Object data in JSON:
◇ ◇ ◇
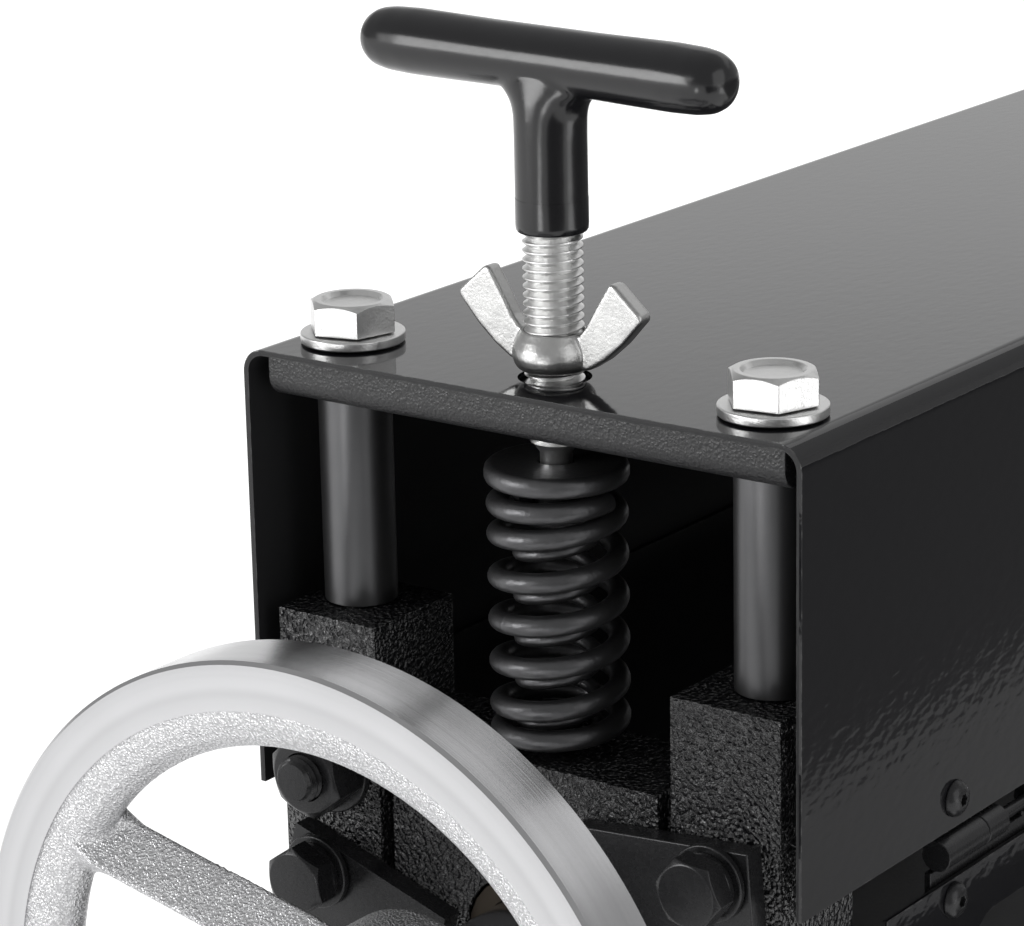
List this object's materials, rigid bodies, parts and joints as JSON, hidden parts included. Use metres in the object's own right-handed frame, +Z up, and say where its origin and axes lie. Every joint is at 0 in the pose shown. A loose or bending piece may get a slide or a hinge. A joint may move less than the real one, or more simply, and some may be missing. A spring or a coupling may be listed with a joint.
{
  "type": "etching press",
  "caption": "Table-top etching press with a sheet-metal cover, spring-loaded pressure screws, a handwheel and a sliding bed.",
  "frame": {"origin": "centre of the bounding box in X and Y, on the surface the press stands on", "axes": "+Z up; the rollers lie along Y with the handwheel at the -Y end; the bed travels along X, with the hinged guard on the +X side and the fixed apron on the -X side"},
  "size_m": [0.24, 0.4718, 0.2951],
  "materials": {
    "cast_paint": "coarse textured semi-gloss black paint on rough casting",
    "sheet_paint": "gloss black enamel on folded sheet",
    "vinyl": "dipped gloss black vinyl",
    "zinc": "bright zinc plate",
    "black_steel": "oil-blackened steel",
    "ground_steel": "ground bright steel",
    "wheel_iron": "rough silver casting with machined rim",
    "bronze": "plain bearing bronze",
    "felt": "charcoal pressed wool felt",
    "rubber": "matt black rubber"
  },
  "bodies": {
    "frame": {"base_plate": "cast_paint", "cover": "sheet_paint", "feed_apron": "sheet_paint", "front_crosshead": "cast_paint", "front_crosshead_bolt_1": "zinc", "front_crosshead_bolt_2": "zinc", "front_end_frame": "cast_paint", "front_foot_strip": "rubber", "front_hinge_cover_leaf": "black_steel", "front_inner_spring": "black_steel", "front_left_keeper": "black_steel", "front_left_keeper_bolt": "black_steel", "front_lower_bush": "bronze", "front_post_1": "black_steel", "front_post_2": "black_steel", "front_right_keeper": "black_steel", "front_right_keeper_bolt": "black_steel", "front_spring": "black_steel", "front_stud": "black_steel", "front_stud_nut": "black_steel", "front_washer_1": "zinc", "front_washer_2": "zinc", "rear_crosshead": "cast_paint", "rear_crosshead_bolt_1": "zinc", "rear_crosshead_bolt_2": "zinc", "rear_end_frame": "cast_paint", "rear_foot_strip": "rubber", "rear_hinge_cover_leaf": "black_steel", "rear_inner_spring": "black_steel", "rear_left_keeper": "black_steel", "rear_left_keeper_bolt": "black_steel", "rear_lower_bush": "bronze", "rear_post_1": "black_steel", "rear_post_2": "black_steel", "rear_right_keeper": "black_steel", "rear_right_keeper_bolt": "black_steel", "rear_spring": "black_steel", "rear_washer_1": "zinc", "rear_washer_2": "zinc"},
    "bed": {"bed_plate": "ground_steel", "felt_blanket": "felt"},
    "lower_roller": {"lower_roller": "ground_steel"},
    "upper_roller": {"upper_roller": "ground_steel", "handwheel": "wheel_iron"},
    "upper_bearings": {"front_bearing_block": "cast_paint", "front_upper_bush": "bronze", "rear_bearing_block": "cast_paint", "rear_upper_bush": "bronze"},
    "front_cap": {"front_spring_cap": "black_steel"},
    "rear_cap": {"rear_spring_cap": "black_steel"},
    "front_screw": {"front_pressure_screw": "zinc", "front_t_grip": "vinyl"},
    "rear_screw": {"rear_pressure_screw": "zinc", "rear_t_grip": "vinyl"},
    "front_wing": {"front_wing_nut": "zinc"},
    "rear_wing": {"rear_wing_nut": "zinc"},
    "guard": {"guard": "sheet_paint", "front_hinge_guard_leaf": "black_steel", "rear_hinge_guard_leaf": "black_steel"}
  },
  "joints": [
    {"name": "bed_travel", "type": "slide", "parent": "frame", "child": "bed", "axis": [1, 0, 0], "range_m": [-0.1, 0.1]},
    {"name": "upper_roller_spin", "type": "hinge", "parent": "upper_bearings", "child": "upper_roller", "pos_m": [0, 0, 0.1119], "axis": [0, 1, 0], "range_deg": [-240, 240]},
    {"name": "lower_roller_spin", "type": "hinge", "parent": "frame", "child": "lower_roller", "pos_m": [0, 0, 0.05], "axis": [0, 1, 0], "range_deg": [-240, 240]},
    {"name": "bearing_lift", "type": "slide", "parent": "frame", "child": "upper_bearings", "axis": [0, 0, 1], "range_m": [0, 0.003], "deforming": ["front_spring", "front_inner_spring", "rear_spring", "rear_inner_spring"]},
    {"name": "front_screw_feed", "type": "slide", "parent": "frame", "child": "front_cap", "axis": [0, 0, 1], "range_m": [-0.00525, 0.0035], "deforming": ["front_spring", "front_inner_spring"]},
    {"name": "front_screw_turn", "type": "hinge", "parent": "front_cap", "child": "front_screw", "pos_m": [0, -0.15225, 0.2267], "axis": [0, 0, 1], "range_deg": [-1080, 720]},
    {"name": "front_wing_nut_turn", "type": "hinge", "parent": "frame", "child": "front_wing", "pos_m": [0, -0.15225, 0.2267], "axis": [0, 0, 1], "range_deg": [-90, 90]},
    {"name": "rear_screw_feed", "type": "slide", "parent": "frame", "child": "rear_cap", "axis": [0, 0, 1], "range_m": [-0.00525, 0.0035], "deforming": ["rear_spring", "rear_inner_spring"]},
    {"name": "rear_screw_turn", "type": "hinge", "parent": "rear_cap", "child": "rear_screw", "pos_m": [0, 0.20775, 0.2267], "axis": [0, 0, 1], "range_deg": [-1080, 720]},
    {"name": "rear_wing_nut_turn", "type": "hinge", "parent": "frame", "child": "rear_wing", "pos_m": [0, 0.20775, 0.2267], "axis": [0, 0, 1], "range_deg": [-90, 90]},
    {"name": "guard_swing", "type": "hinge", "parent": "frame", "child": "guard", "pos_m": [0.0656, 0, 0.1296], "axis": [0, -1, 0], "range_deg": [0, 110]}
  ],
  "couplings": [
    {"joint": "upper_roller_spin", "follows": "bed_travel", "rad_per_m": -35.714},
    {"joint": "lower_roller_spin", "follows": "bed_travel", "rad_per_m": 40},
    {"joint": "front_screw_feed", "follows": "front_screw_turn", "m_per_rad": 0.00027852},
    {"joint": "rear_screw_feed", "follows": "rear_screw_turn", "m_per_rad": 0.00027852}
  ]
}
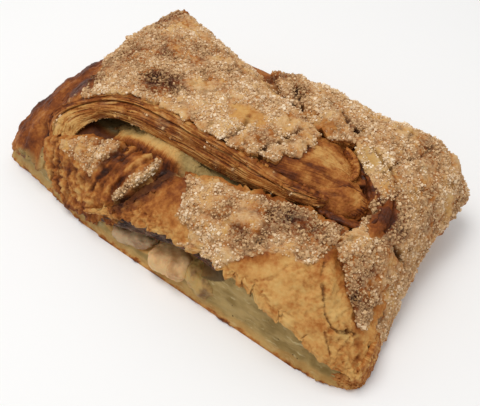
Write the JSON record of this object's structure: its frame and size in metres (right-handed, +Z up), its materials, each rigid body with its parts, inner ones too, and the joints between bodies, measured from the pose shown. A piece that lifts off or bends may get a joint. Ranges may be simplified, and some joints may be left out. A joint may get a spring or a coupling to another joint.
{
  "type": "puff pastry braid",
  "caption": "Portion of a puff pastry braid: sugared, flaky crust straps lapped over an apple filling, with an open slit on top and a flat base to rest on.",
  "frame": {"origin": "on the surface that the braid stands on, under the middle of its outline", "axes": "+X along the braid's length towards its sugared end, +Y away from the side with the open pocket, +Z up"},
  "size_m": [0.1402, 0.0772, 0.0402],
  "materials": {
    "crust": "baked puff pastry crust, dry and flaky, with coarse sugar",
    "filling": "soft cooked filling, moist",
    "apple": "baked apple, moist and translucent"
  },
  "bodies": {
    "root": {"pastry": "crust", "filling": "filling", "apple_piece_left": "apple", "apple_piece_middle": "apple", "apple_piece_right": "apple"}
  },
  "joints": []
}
◇ ◇ ◇
Each line above must be reproduced exactly as it stands.

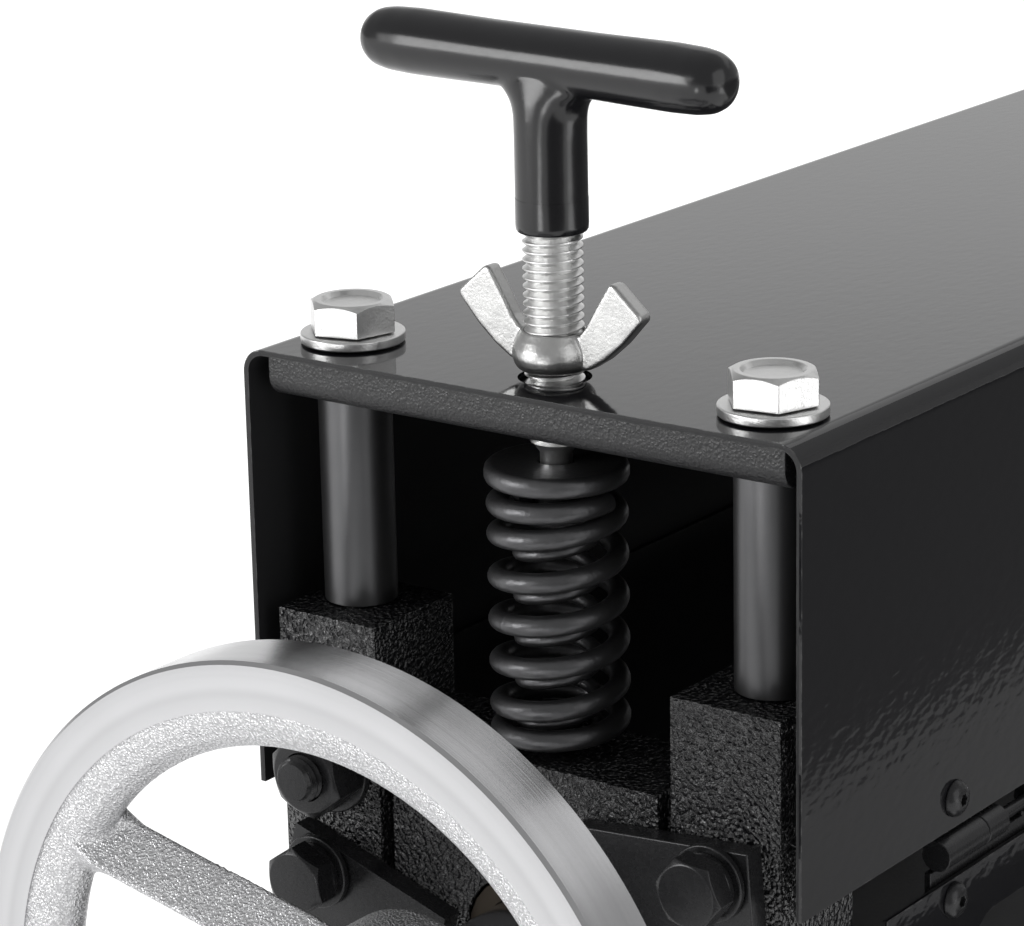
List this object's materials, rigid bodies, parts and joints as JSON, hidden parts included. Use metres in the object's own right-handed frame, +Z up, and say where its origin and axes lie. Every joint is at 0 in the pose shown. A loose or bending piece may get a slide or a hinge. A joint may move less than the real one, or more simply, and some may be missing. A spring or a coupling may be listed with a joint.
{
  "type": "etching press",
  "caption": "Table-top etching press with a sheet-metal cover, spring-loaded pressure screws, a handwheel and a sliding bed.",
  "frame": {"origin": "centre of the bounding box in X and Y, on the surface the press stands on", "axes": "+Z up; the rollers lie along Y with the handwheel at the -Y end; the bed travels along X, with the hinged guard on the +X side and the fixed apron on the -X side"},
  "size_m": [0.24, 0.4718, 0.2951],
  "materials": {
    "cast_paint": "coarse textured semi-gloss black paint on rough casting",
    "sheet_paint": "gloss black enamel on folded sheet",
    "vinyl": "dipped gloss black vinyl",
    "zinc": "bright zinc plate",
    "black_steel": "oil-blackened steel",
    "ground_steel": "ground bright steel",
    "wheel_iron": "rough silver casting with machined rim",
    "bronze": "plain bearing bronze",
    "felt": "charcoal pressed wool felt",
    "rubber": "matt black rubber"
  },
  "bodies": {
    "frame": {"base_plate": "cast_paint", "cover": "sheet_paint", "feed_apron": "sheet_paint", "front_crosshead": "cast_paint", "front_crosshead_bolt_1": "zinc", "front_crosshead_bolt_2": "zinc", "front_end_frame": "cast_paint", "front_foot_strip": "rubber", "front_hinge_cover_leaf": "black_steel", "front_inner_spring": "black_steel", "front_left_keeper": "black_steel", "front_left_keeper_bolt": "black_steel", "front_lower_bush": "bronze", "front_post_1": "black_steel", "front_post_2": "black_steel", "front_right_keeper": "black_steel", "front_right_keeper_bolt": "black_steel", "front_spring": "black_steel", "front_stud": "black_steel", "front_stud_nut": "black_steel", "front_washer_1": "zinc", "front_washer_2": "zinc", "rear_crosshead": "cast_paint", "rear_crosshead_bolt_1": "zinc", "rear_crosshead_bolt_2": "zinc", "rear_end_frame": "cast_paint", "rear_foot_strip": "rubber", "rear_hinge_cover_leaf": "black_steel", "rear_inner_spring": "black_steel", "rear_left_keeper": "black_steel", "rear_left_keeper_bolt": "black_steel", "rear_lower_bush": "bronze", "rear_post_1": "black_steel", "rear_post_2": "black_steel", "rear_right_keeper": "black_steel", "rear_right_keeper_bolt": "black_steel", "rear_spring": "black_steel", "rear_washer_1": "zinc", "rear_washer_2": "zinc"},
    "bed": {"bed_plate": "ground_steel", "felt_blanket": "felt"},
    "lower_roller": {"lower_roller": "ground_steel"},
    "upper_roller": {"upper_roller": "ground_steel", "handwheel": "wheel_iron"},
    "upper_bearings": {"front_bearing_block": "cast_paint", "front_upper_bush": "bronze", "rear_bearing_block": "cast_paint", "rear_upper_bush": "bronze"},
    "front_cap": {"front_spring_cap": "black_steel"},
    "rear_cap": {"rear_spring_cap": "black_steel"},
    "front_screw": {"front_pressure_screw": "zinc", "front_t_grip": "vinyl"},
    "rear_screw": {"rear_pressure_screw": "zinc", "rear_t_grip": "vinyl"},
    "front_wing": {"front_wing_nut": "zinc"},
    "rear_wing": {"rear_wing_nut": "zinc"},
    "guard": {"guard": "sheet_paint", "front_hinge_guard_leaf": "black_steel", "rear_hinge_guard_leaf": "black_steel"}
  },
  "joints": [
    {"name": "bed_travel", "type": "slide", "parent": "frame", "child": "bed", "axis": [1, 0, 0], "range_m": [-0.1, 0.1]},
    {"name": "upper_roller_spin", "type": "hinge", "parent": "upper_bearings", "child": "upper_roller", "pos_m": [0, 0, 0.1119], "axis": [0, 1, 0], "range_deg": [-240, 240]},
    {"name": "lower_roller_spin", "type": "hinge", "parent": "frame", "child": "lower_roller", "pos_m": [0, 0, 0.05], "axis": [0, 1, 0], "range_deg": [-240, 240]},
    {"name": "bearing_lift", "type": "slide", "parent": "frame", "child": "upper_bearings", "axis": [0, 0, 1], "range_m": [0, 0.003], "deforming": ["front_spring", "front_inner_spring", "rear_spring", "rear_inner_spring"]},
    {"name": "front_screw_feed", "type": "slide", "parent": "frame", "child": "front_cap", "axis": [0, 0, 1], "range_m": [-0.00525, 0.0035], "deforming": ["front_spring", "front_inner_spring"]},
    {"name": "front_screw_turn", "type": "hinge", "parent": "front_cap", "child": "front_screw", "pos_m": [0, -0.15225, 0.2267], "axis": [0, 0, 1], "range_deg": [-1080, 720]},
    {"name": "front_wing_nut_turn", "type": "hinge", "parent": "frame", "child": "front_wing", "pos_m": [0, -0.15225, 0.2267], "axis": [0, 0, 1], "range_deg": [-90, 90]},
    {"name": "rear_screw_feed", "type": "slide", "parent": "frame", "child": "rear_cap", "axis": [0, 0, 1], "range_m": [-0.00525, 0.0035], "deforming": ["rear_spring", "rear_inner_spring"]},
    {"name": "rear_screw_turn", "type": "hinge", "parent": "rear_cap", "child": "rear_screw", "pos_m": [0, 0.20775, 0.2267], "axis": [0, 0, 1], "range_deg": [-1080, 720]},
    {"name": "rear_wing_nut_turn", "type": "hinge", "parent": "frame", "child": "rear_wing", "pos_m": [0, 0.20775, 0.2267], "axis": [0, 0, 1], "range_deg": [-90, 90]},
    {"name": "guard_swing", "type": "hinge", "parent": "frame", "child": "guard", "pos_m": [0.0656, 0, 0.1296], "axis": [0, -1, 0], "range_deg": [0, 110]}
  ],
  "couplings": [
    {"joint": "upper_roller_spin", "follows": "bed_travel", "rad_per_m": -35.714},
    {"joint": "lower_roller_spin", "follows": "bed_travel", "rad_per_m": 40},
    {"joint": "front_screw_feed", "follows": "front_screw_turn", "m_per_rad": 0.00027852},
    {"joint": "rear_screw_feed", "follows": "rear_screw_turn", "m_per_rad": 0.00027852}
  ]
}
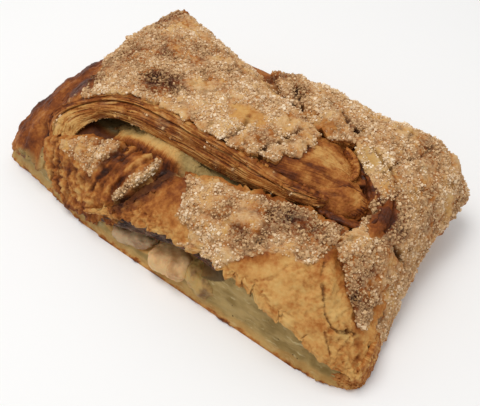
Write the JSON record of this object's structure: its frame and size in metres (right-handed, +Z up), its materials, each rigid body with its parts, inner ones too, and the joints between bodies, measured from the pose shown. A piece that lifts off or bends may get a joint. Ranges may be simplified, and some joints may be left out. A joint may get a spring or a coupling to another joint.
{
  "type": "puff pastry braid",
  "caption": "Portion of a puff pastry braid: sugared, flaky crust straps lapped over an apple filling, with an open slit on top and a flat base to rest on.",
  "frame": {"origin": "on the surface that the braid stands on, under the middle of its outline", "axes": "+X along the braid's length towards its sugared end, +Y away from the side with the open pocket, +Z up"},
  "size_m": [0.1402, 0.0772, 0.0402],
  "materials": {
    "crust": "baked puff pastry crust, dry and flaky, with coarse sugar",
    "filling": "soft cooked filling, moist",
    "apple": "baked apple, moist and translucent"
  },
  "bodies": {
    "root": {"pastry": "crust", "filling": "filling", "apple_piece_left": "apple", "apple_piece_middle": "apple", "apple_piece_right": "apple"}
  },
  "joints": []
}